We describe the major achievements of the project using the decomposition of work packages originally given in the proposal. Overall, the project fits with its original scheduling.

- Work Package 1: Define an internalization of homotopy type theory in Coq.
The work on the adaptation of the forcing construction in Type Theory [LICS’16] provides the necessary corner stone to define an internalization of homotopy type theory in Coq. We are currently working with Coquand’s group in Göteborg, Sweden, to use forcing in order to implement their Cubical Type Theory in Coq.

- Work Package 2: Develop a decidable type checking procedure for homotopy type theory.
The approach that we have taken in WP1 gives rise to a direct implementation of the type checking procedure. The remaining effort will be on efficiency.

- Work Package 3: Implement CoqHoTT, an extension of Coq to homotopy type theory.
 Not started. This task is schedule after 36 months of the project.

- Work Package 4: Define and implement a general notion of higher inductive types.
 Matthieu Sozeau (researcher) and Cyprien Mangin (PhD candidate) are working on the implementation. Ambroise Lafont (PhD candidate) and Benedikt Ahrens (post-doc) are working on the general theory justifying higher inductive types. Gaetan Gilbert has published his work on the formalization of real numbers using HITs provided by
the implementation of Matthieu and Cyprien [CPP\'17]

- Work Package 5: Extend homotopy type theory with new logical/computational principles.
 Kevin Quirin and Nicolas Tabareau have developed Lawvere-Tierney sheafification in homotopy type theory [Journal of Formalised Reasoning]. This, together with the development of forcing in type theory, constitute the two main theoretical part of this WP. The remaining effort is on the implementation and use of those ideas.
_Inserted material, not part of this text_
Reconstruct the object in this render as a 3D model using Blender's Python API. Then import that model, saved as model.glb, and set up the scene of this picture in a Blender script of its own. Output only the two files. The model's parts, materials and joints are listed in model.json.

We have also work on
other translations of type theory providing for instance ad-hoc polymorphism on types [CPP\'17].

Final results

Our implementation of new logical and computational paradigms directly in mainstream proof assistants, without axioms, was something that was out of reach before.
Apart from the publications that assessed its recognition in the community, Nicolas Tabareau has been invited to give an invited talk at CoqPL 2017
and the Coq Workshop 2018 to talk on the recent progress of the team. Some of our publications are now cited on the coq-club mailing list as typical answers to questions ask by
Coq\'s users on the logical expressivity of the system.
One other main achievement is the integration of a new universe in Coq 8.10 which is a direct consequence of our P0PL\'19 paper.